Senior U.S. State Department officials admit they don't have a clear handle on the linkages that exist in Southeast Asia. Investigators, for example, are still unable to determine who was behind a car bomb that severely wounded Philippines Ambassador Leonides Caday in Jakarta last year. But they suspect it may have been a thank-you for the training given to 700 Indonesian militants in the southern Philippine island of Mindanao by the Moro Islamic Liberation Front, or MILF, and the smaller Abu Sayyaf in the late 1990s.

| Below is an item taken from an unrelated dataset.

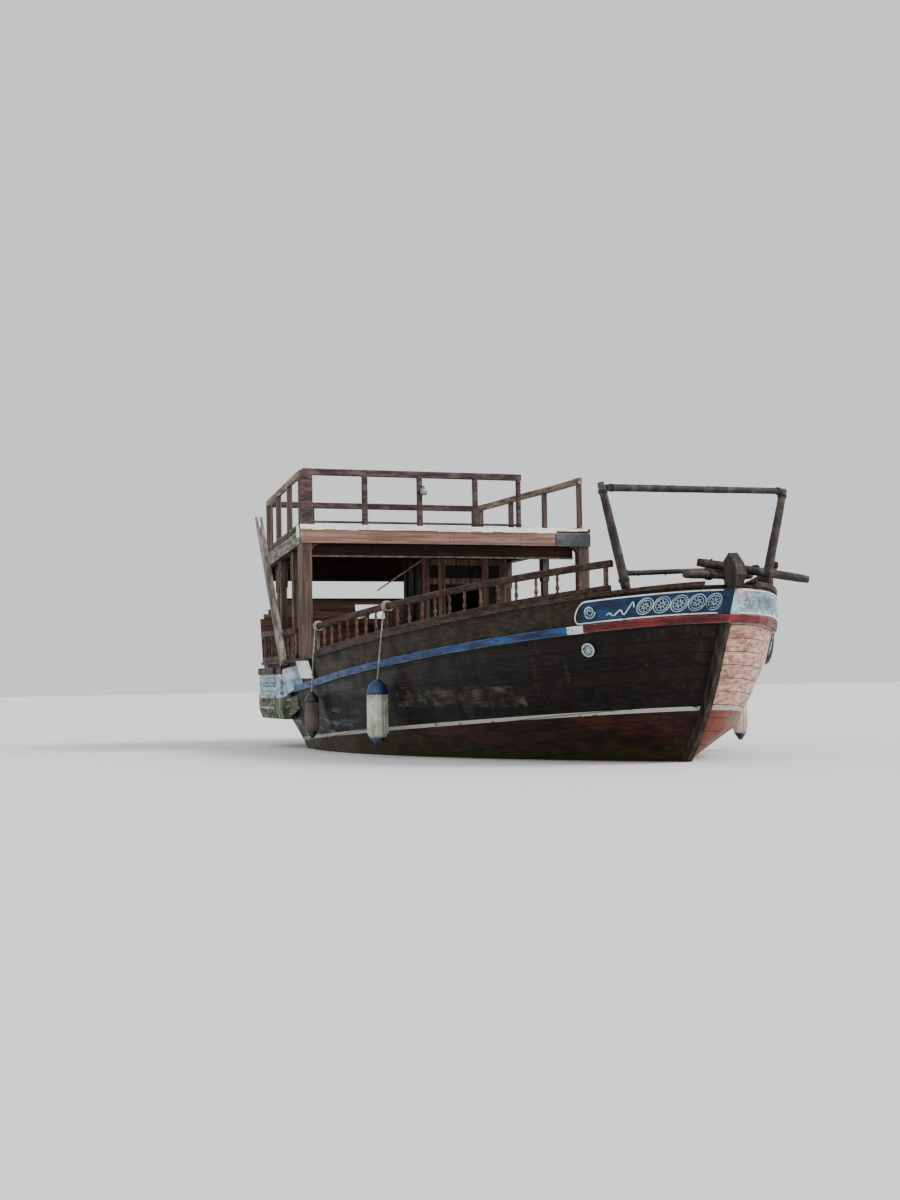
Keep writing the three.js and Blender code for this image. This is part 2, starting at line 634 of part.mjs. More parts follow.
// Fenders on their lanyards
function fender(s, sign, bottom, top, radius) {
  const rail = capLine(s) - 20;
  const wall = side(s, rail, CAP_WIDTH / 2 - PLANK / 2 + 26);
  const y = Math.max(wall.y, side(s, top, radius + 8).y);
  const profile = [
    // radius, height
    [0, bottom], [radius * 0.35, bottom], [radius * 0.5, bottom + 60], [radius, bottom + 130],
    [radius, top - 130], [radius * 0.5, top - 50], [radius * 0.3, top], [0, top],
  ];
  const body = lathe(profile, 14).rotateX(Math.PI / 2).translate(wall.x, y, 0);
  const lanyard = pole(at(wall.x, y, top - 40), wall, 9, 9, 6);
  const both = join([body, lanyard]);
  return sign > 0 ? both : mirrored(both);
}

// Propeller and rudder
const SHAFT = { x: -4790, z: -545 };
function propeller() {
  const hubFore = SHAFT.x - 85;
  const hub = lathe([[0, 0], [62, 0], [62, 110], [34, 165], [0, 175]], 16)
    .rotateZ(Math.PI / 2).translate(hubFore, 0, SHAFT.z);
  const blades = [0, 1, 2].map((k) => {
    const outline = [[-40, 40], [-95, 150], [-80, 250], [0, 285], [80, 250], [95, 150], [40, 40]];
    const faces = [-7, 7].map((t) => outline.map(([a, r]) => at(t + a * 0.55, a * 0.83, r)));
    const turned = loft(faces, ['y', 'z']).translate(hubFore - 58, 0, 0).rotateX((k * 2 * Math.PI) / 3);
    return turned.translate(0, 0, SHAFT.z);
  });
  return join([hub, ...blades]);
}

const sternTube = () => (
  new THREE.CylinderGeometry(55, 68, 70, 16).rotateZ(Math.PI / 2).translate(SHAFT.x - 35 - GAP, 0, SHAFT.z)
);

// The rudder is drawn along its pivot line: a is aft of the line, h is up it.
const PIVOT_OUT = 60;
const tilt = Math.atan(STERN_RAKE);
const PIVOT_FOOT = at(sternX(0) - POST_DEEP - PIVOT_OUT, 0, 0);
const GUDGEONS = [-760, 60, 880, 1700];
const round = (r, length, h, sides = 14) => (
  new THREE.CylinderGeometry(r, r, length, sides).rotateX(Math.PI / 2).translate(0, 0, h)
);
const alongPivot = (geometry) => geometry.rotateY(-tilt).translate(PIVOT_FOOT.x, 0, PIVOT_FOOT.z);

function rudder() {
  const outline = [
    // aft of the leading edge, up the pivot line
    [0, -1150], [-726, -1080], [-766, -560], [-566, 250], [-386, 950], [-266, 1700], [-246, 2330], [0, 2330],
  ];
  const blade = slab(outline, 32);
  const edge = round(34, 3480, 590);
  const notches = GUDGEONS.map((h) => block(-46, 60, -60, 60, h - 45, h + 45));
  const pins = GUDGEONS.map((h) => round(14, 110, h, 12));
  return alongPivot(join([cut(join([blade, edge]), notches), ...pins]));
}

function gudgeon(h) {
  const plate = block(0, PIVOT_OUT, -26, 26, h - 30, h + 30);
  return alongPivot(cut(join([plate, round(32, 60, h)]), [round(17, 90, h)]));
}

const TILLER = { height: 2374.6, reach: 900 };
const tiller = () => alongPivot(join([
  block(-300, 44, -44, 44, TILLER.height - 44, TILLER.height + 44),
  pole(at(30, 0, TILLER.height), at(TILLER.reach, 0, TILLER.height - 0.25 * TILLER.reach), 38, 28),
]));

// Everything in place
const group = new THREE.Group();
function add(name, geometry, material) {
  const mesh = new THREE.Mesh(geometry, material);
  mesh.name = name;
  group.add(mesh);
}

function addBothSides(name, geometry, material) {
  add(`${name}_port`, geometry, material);
  add(`${name}_starboard`, mirrored(geometry), material);
}

add('hull', hullBody(), woods.topsides);
add('keel', keel(), woods.topsides);
add('stem_post', stemPost(), woods.bulwark);
add('stern_post', sternPost(), woods.bulwark);
addBothSides('transom', transomHalf(), woods.brown);
add('stern_head', sternHead(), woods.brown);
add('main_deck', mainDeck(), woods.deck);
addBothSides('bulwark', bulwark(), woods.bulwark);
addBothSides('cap_rail', capRail(), woods.weathered);
addBothSides('rub_strake', rubStrake(), woods.blue);
addBothSides('bow_board', bowBoard(), woods.board);
addBothSides('balustrade', balustrade(RAIL_ENDS), woods.brown);
addBothSides('quarter_rail', balustrade(QUARTER_ENDS), woods.brown);
addBothSides('quarter_gallery', quarterGallery(), woods.blue);
addBothSides('bench', bench(), woods.weathered);
add('sun_deck', sunDeck(), woods.brown);
addDeckPosts();
addSunDeckRails();
addBowPoles();
addDeckFittings();
add('crutch', crutch(), woods.weathered);
add('fender_starboard_fore', fender(1050, -1, 180, 1060, 150), vinyl);
add('fender_starboard_aft', fender(-1480, -1, 210, 900, 110), vinyl);
add('fender_port_fore', fender(2420, 1, 150, 900, 110), vinyl);
add('stern_tube', sternTube(), bronze);
add('propeller', propeller(), bronze);
add('rudder', rudder(), woods.bulwark);
add('tiller', tiller(), woods.grey);

export default group;
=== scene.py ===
import math
import random

import bmesh
import bpy
from mathutils import Matrix, Vector


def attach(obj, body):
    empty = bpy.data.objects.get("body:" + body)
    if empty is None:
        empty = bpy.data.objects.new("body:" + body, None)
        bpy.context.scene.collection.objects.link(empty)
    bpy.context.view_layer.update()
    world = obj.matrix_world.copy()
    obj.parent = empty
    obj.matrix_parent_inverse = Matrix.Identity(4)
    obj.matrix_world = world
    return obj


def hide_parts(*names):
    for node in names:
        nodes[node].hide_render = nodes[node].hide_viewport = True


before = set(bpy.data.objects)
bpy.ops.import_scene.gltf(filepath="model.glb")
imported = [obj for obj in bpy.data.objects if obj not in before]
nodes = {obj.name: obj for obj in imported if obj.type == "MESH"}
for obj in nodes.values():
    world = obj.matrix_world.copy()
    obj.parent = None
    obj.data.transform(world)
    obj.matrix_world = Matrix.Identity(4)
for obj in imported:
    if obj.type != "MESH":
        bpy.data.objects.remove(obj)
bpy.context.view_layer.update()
chance = random.Random(7)
sides = {"port": 1, "starboard": -1}
upward = Vector((0, 0, 1))
print("frame loaded,", len(nodes), "nodes")


# Camera at the photograph's viewing angle

camera = dict(
    place=(24.543, -11.125, 1.054), yaw=0.391, pitch=0.043, roll=-0.017,
    focal=1832.6, imageHeight=1200, sensor=36.0,  # focal length in pixels of the 900 by 1200 image
)


def addCamera(values):
    ahead = Vector((-math.cos(values["yaw"]), math.sin(values["yaw"]), 0))
    right = ahead.cross(upward).normalized()
    look = ahead * math.cos(values["pitch"]) + upward * math.sin(values["pitch"])
    above = right.cross(look)
    tilt = values["roll"]
    across = right * math.cos(tilt) + above * math.sin(tilt)
    head = above * math.cos(tilt) - right * math.sin(tilt)
    data = bpy.data.cameras.new("camera")
    data.sensor_width = values["sensor"]
    data.lens = values["focal"] * values["sensor"] / values["imageHeight"]
    data.clip_end = 500
    made = bpy.data.objects.new("camera", data)
    turned = Matrix((across, head, -look)).transposed().to_4x4()
    made.matrix_world = Matrix.Translation(values["place"]) @ turned
    bpy.context.scene.collection.objects.link(made)
    bpy.context.scene.camera = made


addCamera(camera)
print("camera placed")


# Lines of the hull, in metres, as the model's source has them

hull = dict(sternFoot=-5.407, stemFoot=4.96, widest=-1.43, rake=0.34, keelHalf=0.065, wallMiddle=-0.03)
sectionTable = [
    # place, half-breadths: low, water, middle, strake, cap
    (-5.407, 0.09, 0.48, 1.52, 1.93, 2.08),
    (-4.8, 0.13, 1.06, 1.9, 2.19, 2.26),
    (-3.9, 0.7, 1.88, 2.24, 2.385, 2.4),
    (-2.7, 1.56, 2.26, 2.43, 2.5, 2.515),
    (-1.43, 1.88, 2.34, 2.48, 2.545, 2.557),
    (-1.03, 1.88, 2.34, 2.48, 2.545, 2.557),
]


def curveThrough(places, values):
    slopes = [(values[i + 1] - values[i]) / (places[i + 1] - places[i]) for i in range(len(places) - 1)]
    tangents = [slopes[0]]
    for before, after in zip(slopes, slopes[1:]):
        tangents.append(0 if before * after <= 0 else 2 * before * after / (before + after))
    tangents.append(slopes[-1])

    def value(x):
        i = min(max(sum(1 for k in places if k <= x) - 1, 0), len(places) - 2)
        run = places[i + 1] - places[i]
        t = min(max((x - places[i]) / run, 0), 1)
        a, b = t * t * (3 - 2 * t), t * (1 - t)
        bend = run * b * ((1 - t) * tangents[i] - t * tangents[i + 1])
        return values[i] * (1 - a) + values[i + 1] * a + bend
    return value


stations = [row[0] for row in sectionTable]
breadths = [curveThrough(stations, [row[k] for row in sectionTable]) for k in range(1, 6)]
stemX = curveThrough(
    [-0.85, -0.6, -0.25, 0, 0.27, 0.65, 1.0, 1.45, 1.62, 2.05, 2.5],
    [3.3, 4.15, 4.79, 4.96, 5.205, 5.47, 5.655, 5.855, 5.94, 6.135, 6.29],
)
bowPower = curveThrough(
    [-0.85, -0.5, 0, 0.11, 0.3, 0.6, 1.0, 1.45, 2.05],
    [1.7, 1.5, 1.05, 0.85, 0.64, 0.61, 0.53, 0.5, 0.56],
)


def sheer(x):
    return 1.385 + 0.0915 * (math.hypot(x + 2.1, 0.6) + x + 2.1) / 2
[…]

International terrorists have long had links with the Filipino rebels. Bin Laden's brother-in-law, Saudi businessman Mohamed Jamal Khalifa, financed a number of non-governmental organizations in Mindanao that are suspected of being used to funnel money to rebel groups. Khalifa fled the country in 1996. Ramzi Yousef, jailed Pakistani mastermind of a 1993 bid to blow up the World Trade Centre, spent time with the Abu Sayyaf during preparations for an aborted 1995 plot to blow up 12 American airliners, apparently teaching them bomb-making techniques. Moreover, intelligence sources, who have seen photos, say government troops killed several Middle Eastern and Pakistani trainers and demolition experts when they overran the main MILF base on Mindanao last year.

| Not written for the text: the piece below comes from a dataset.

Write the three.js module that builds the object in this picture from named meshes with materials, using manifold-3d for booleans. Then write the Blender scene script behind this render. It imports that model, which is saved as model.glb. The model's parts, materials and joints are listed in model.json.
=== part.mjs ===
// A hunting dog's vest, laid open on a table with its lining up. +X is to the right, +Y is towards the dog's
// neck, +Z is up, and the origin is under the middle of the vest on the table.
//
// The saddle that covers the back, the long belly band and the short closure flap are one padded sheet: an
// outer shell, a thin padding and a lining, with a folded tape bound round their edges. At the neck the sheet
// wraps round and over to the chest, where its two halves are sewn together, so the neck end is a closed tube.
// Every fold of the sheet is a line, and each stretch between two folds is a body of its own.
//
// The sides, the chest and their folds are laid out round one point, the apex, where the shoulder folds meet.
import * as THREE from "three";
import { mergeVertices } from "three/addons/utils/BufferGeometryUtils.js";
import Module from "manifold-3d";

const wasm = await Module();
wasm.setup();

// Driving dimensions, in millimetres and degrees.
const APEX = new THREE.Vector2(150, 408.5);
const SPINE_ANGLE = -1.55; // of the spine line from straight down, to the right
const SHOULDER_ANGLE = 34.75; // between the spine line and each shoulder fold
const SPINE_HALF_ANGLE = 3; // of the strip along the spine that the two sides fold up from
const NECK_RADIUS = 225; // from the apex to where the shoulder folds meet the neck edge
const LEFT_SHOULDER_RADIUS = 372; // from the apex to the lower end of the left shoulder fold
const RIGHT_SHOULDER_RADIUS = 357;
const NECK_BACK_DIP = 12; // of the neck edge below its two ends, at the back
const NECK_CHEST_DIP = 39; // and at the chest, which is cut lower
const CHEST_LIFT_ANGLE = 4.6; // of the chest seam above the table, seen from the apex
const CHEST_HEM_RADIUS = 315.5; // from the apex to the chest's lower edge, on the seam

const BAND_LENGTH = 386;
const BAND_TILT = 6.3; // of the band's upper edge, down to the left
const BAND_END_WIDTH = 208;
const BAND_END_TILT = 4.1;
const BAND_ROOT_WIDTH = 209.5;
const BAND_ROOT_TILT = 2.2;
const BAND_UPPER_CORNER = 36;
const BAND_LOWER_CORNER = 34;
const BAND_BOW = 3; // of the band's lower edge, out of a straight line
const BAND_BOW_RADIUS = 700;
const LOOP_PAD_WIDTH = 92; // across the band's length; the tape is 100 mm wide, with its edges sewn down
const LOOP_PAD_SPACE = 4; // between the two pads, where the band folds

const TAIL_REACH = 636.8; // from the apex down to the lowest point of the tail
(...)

Like the Philippines, Thailand has also been a favoured staging post for international terrorists taking advantage of Bangkok's lax tourism-promoting immigration procedures. Despite a failed truck-bomb attack against the Israeli embassy in 1994, Thai authorities have often turned a blind eye to such groups. "Anyone, even bin Laden-connected terrorists, can come in to Thailand as long as they are not in our criminal records," admits Apachit Thienpermpool, lead investigator of Thailand's International Crime Intelligence Centre.

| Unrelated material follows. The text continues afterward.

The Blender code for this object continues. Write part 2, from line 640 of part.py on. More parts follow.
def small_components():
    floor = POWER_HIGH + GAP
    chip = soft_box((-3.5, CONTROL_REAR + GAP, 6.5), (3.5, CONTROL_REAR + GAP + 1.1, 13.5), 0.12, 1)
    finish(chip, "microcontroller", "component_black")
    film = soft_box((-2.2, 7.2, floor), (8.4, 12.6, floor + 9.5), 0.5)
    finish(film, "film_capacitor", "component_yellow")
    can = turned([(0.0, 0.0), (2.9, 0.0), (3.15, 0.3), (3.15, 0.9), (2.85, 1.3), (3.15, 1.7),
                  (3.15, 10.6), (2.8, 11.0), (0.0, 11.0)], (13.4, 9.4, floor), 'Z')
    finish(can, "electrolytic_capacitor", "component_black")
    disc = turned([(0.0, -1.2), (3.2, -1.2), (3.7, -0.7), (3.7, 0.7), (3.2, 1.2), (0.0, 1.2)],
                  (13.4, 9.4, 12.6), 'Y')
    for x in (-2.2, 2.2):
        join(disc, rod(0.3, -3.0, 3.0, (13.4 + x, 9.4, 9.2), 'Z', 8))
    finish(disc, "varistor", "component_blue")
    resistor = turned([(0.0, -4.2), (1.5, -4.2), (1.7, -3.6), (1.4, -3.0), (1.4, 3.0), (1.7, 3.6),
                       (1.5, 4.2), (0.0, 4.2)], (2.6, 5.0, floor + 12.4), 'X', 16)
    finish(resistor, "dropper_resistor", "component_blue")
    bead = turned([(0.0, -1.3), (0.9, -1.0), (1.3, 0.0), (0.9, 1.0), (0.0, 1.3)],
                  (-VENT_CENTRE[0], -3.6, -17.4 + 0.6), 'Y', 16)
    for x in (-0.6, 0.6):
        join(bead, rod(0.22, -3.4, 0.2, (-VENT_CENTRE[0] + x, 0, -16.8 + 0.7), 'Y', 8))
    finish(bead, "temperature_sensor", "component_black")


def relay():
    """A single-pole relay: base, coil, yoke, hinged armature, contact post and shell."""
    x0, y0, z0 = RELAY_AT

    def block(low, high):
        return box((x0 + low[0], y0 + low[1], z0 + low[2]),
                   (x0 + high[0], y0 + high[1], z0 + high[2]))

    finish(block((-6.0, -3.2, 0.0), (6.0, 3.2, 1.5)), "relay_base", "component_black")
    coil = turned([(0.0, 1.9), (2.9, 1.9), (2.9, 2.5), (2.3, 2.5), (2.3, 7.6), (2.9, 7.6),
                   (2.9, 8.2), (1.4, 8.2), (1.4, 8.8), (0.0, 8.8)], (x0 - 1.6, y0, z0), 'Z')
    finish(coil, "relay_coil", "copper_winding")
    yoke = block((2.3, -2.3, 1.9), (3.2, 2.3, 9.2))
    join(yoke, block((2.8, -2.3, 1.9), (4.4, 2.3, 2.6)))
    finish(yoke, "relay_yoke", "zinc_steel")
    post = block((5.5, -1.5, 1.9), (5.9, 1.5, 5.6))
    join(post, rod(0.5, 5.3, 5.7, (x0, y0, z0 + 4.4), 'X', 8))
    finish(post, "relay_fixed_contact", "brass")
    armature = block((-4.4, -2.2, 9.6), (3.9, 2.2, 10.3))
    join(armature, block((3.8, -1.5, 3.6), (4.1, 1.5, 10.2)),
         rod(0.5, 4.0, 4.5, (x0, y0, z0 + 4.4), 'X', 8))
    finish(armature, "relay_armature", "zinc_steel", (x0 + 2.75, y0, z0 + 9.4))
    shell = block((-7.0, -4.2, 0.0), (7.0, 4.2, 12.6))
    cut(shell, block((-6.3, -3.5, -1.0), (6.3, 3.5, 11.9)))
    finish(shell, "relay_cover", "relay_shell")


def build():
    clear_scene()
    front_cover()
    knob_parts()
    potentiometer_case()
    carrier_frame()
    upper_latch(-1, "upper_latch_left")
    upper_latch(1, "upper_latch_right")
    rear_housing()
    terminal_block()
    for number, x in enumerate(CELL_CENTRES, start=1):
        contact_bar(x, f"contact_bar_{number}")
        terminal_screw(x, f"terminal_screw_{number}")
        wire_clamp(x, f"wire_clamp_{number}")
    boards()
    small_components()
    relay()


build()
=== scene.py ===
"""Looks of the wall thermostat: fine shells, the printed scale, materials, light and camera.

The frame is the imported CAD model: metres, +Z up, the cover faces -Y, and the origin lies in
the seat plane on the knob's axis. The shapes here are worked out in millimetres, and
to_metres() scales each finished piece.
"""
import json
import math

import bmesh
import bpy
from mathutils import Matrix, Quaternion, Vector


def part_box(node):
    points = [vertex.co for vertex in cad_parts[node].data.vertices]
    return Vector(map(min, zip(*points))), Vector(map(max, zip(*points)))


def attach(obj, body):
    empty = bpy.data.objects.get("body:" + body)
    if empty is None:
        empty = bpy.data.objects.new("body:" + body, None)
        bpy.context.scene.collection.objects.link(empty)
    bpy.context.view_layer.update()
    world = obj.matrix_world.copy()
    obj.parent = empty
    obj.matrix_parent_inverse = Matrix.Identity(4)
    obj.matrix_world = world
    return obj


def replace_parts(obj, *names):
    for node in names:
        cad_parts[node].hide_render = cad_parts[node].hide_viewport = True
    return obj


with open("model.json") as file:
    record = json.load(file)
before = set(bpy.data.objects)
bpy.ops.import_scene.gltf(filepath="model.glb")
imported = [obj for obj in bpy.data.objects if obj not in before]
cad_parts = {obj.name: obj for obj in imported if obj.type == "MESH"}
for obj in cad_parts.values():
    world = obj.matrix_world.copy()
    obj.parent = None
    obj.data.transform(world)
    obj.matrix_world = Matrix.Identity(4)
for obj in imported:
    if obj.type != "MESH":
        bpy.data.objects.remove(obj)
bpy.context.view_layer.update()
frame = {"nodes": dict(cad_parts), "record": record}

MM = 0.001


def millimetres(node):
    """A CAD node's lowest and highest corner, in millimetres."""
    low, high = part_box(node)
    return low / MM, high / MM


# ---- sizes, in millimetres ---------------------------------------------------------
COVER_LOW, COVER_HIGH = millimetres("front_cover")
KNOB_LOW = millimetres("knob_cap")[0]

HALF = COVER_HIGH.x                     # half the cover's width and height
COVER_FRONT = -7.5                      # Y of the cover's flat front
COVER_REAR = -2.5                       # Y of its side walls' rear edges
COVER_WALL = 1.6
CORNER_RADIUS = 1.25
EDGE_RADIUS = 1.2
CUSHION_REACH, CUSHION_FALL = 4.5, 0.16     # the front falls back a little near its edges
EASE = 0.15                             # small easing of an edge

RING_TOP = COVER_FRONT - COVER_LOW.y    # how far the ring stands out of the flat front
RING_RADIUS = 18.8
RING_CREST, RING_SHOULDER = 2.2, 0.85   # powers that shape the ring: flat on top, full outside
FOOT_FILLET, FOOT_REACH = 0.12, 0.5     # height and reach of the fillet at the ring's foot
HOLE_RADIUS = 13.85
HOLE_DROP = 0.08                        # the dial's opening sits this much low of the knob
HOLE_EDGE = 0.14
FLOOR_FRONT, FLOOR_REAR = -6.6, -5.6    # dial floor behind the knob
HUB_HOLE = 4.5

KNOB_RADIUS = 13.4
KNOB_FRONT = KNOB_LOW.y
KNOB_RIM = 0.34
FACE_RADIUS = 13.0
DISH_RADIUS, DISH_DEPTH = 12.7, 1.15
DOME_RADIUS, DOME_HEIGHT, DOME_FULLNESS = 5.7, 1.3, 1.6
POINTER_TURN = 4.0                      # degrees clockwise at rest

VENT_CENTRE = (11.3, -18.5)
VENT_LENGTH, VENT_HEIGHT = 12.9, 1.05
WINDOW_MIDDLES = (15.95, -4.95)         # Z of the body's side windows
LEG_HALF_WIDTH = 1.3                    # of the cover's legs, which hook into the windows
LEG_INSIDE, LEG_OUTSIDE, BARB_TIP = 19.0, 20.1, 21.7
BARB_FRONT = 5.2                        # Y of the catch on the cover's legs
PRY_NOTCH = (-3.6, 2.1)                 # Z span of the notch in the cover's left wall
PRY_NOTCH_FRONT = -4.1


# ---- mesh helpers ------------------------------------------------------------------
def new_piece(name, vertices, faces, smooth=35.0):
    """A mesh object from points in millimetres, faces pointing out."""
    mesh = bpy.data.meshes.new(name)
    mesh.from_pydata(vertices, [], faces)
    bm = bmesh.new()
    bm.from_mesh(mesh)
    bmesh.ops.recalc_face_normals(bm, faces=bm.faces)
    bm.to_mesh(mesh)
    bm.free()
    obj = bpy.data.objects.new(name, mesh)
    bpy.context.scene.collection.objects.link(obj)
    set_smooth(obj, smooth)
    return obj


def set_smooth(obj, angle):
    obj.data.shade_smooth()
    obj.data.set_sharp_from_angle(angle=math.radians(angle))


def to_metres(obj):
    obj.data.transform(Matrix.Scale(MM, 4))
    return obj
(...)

But times may be changing. Only last June, Ibrahim Ghosheh, leader of the militant Palestinian organization Hamas, was quietly ushered out of Thailand without any official explanation. And after the September 11 attacks, the Thai Supreme Command said it was monitoring the movements of a "small number" of bin Laden-related operatives working out of Thailand.

Thailand has also in recent months seen the revival of Islamic terrorism in its four Muslim-dominated southern provinces. The shadowy Bersatu group bombed the Hat Yai railway station and a hotel in Yala province in April and, more recently, has engaged in kidnapping and extortion. "Countries in the Middle East provide training, education and financial support for fundamentalist groups in the south," Thai army commander Gen. Surayud Chulanont told the REVIEW. The attacks have prompted Malaysia and Thailand to share intelligence.

Indonesian police, meanwhile, say shopping-mall victim Taufik Abdul Halim and two other more recent Malaysian detainees are members of an extremist organization that opened a branch in Indonesia in the late 1990s when the Laskar Jihad began to take shape. All three are among hundreds of foreign volunteers smuggled into Ambon and perhaps other parts of the country via Malaysia's Sabah state and Indonesia's East Kalimantan province.

The Americans claim that bin Laden followers have had a small presence in Indonesia for the past two years. It is something the Megawati administration seems to have taken on board. When the U.S. embassy went on its most recent alert, police armed with automatic rifles posted a 24-hour guard on the mission.

Diplomats say that with nationalist elements returning to the ascendancy in the armed forces, there are indications Megawati may soon authorize an operation in Ambon to expel the Laskar Jihad and their foreign allies. Independent observers say that must happen if local Muslims and Christians are ever going to put an end to two years of violence that has claimed more than 9,000 lives.

The heat has been on the Laskar Jihad since a special forces battalion, largely credited with bringing order back to the island, killed 17 militants during a gun battle in mid-June. When Laskar Jihad chief Ja'far Umar Thalib sought a meeting last month with Vice-President Hamzah Haz, leader of the Muslim-orientated United Development Party, he may have been expecting sympathy. Instead, Haz read him the riot act. "Thalib was shocked, angry and offended," says one source. With Megawati brushing aside the concerns of Muslim leaders and having gone ahead with a visit this week to Washington, it may only be a sign of things to come.